Tuesday, August 05, 2008

Projection Screens in Church, or A Little Piece of Me Dies

Last Sunday I was invited over to the TerHaars. There was some reason thrown out about something I can't quite recall, but mostly Sandra loves me. (Hi, Sandra! The feeling is mutual! Thanks for the awesome broccoli salad!) After lunch, we gathered around the piano for singing. Because this is what the TerHaars do. (I think I like that even more than the broccoli salad, because I know other people who do the salad thing.)

Anyway, enough TerHaar love for this post. This post is about projection screens in church.

After we were finished singing some Trinity Hymnal favorites, we sang a "praise song." (At my church the distinction between a hymnal song and a praise song is, apparently, whether or not it's in the hymnal.) A discussion ensued about how we were going to get the lyrics into everyone's hands when we sang the song at church. Someone mentioned (ah, here it is!) using the projection screen. We'll be using it at the new building anyway, they reasoned.

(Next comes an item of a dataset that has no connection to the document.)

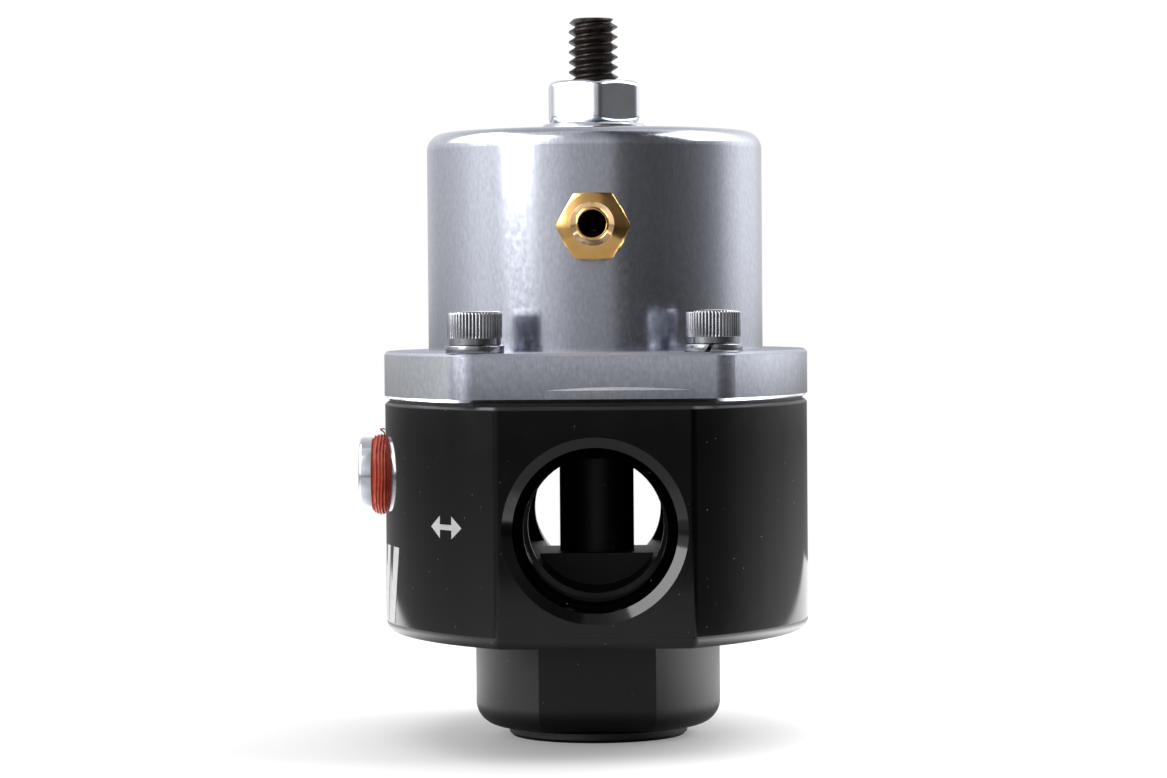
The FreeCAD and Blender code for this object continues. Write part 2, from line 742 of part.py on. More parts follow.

I yelled louder about this than I maybe should have in a small room full of people who are mostly not me, but there you have it. I hate projection screens in church. It's not that they don't come in handy sometimes, but they're the bare minimum version of something more substantial.

I am a very tactile person. (Take me through the clothing section of any store and see how many things I touch if you need empirical proof.) And one of the things I hate about projection screens is that they deprive me of the heft of a book in my hands, the feel of the crisp pages, the smell of it. They deprive me of all that goes into sharing a hymnal with somebody who forgot to pick one up for themselves: finding the right height (the person next to me is rarely my height), tilting it at the right angle, and in general sharing the song with someone in a way I don't when I sing from my own solitary hymnal, or (worse) from a screen.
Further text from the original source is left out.